Fourth, we cannot sacrifice another job to competitors overseas. China and India are among the many countries investing heavily in clean-energy technologies that will produce millions of jobs. There is no reason we should surrender our marketplace to countries that do not accept environmental standards. For this reason, we should consider a border tax on items produced in countries that avoid these standards. This is consistent with our obligations under the World Trade Organization and creates strong incentives for other countries to adopt tough environmental protections.

Finally, we will develop a mechanism to protect businesses — and ultimately consumers — from increases in energy prices. The central element is the establishment of a floor and a ceiling for the cost of emission allowances. This will also safeguard important industries while they make the investments necessary to join the clean-energy era. We recognize there will be short-term transition costs associated with any climate change legislation, costs that can be eased. But we also believe strongly that the long-term gain will be enormous.

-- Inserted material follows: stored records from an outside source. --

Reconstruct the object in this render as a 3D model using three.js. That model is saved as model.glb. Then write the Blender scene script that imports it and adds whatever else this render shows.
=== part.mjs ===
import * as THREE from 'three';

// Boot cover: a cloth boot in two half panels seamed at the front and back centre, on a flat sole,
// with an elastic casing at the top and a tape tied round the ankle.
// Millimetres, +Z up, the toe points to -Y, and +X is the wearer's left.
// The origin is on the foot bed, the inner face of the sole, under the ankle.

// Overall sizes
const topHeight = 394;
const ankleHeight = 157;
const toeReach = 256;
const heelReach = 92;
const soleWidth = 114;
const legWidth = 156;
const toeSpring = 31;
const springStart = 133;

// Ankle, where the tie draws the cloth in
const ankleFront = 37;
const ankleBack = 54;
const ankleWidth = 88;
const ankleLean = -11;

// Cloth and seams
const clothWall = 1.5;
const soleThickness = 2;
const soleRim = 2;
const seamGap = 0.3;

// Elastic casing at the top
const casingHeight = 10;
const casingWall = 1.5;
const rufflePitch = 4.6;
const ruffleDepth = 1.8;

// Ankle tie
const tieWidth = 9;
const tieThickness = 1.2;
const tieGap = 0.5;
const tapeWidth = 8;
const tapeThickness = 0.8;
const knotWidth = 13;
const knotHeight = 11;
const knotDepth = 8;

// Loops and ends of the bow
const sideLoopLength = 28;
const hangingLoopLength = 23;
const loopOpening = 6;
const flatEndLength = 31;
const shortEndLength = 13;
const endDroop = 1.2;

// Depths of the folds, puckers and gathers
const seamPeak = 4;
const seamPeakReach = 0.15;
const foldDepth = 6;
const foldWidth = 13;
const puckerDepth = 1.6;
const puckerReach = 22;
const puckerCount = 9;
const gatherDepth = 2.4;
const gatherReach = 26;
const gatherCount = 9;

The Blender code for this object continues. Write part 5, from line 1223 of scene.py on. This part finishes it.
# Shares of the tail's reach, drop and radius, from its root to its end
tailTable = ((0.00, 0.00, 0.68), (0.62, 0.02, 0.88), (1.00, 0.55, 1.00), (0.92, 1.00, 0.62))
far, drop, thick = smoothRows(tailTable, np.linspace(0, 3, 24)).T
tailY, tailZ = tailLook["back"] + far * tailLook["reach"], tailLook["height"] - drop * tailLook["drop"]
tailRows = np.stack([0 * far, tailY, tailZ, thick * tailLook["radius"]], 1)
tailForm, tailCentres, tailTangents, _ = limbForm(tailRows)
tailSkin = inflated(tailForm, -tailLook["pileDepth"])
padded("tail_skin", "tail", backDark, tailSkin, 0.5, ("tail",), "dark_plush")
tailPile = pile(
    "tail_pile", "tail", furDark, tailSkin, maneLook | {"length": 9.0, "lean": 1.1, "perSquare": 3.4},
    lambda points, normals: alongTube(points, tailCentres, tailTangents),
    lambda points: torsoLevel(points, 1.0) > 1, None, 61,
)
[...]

Failure to act comes with another cost. If Congress does not pass legislation dealing with climate change, the administration will use the Environmental Protection Agency to impose new regulations. Imposed regulations are likely to be tougher and they certainly will not include the job protections and investment incentives we are proposing. The message to those who have stalled for years is clear: killing a Senate bill is not success; indeed, given the threat of agency regulation, those who have been content to make the legislative process grind to a halt would later come running to Congress in a panic to secure the kinds of incentives and investments we can pass today. Industry needs the certainty that comes with Congressional action.

We are confident that a legitimate bipartisan effort at home can put America back in the lead again and can empower our negotiators to sit down at the table in Copenhagen in December and insist that the rest of the world join us in producing a new international agreement on global warming. We believe China can join us. That way, we will pass on to future generations a strong economy, a clean environment and an energy-independent nation.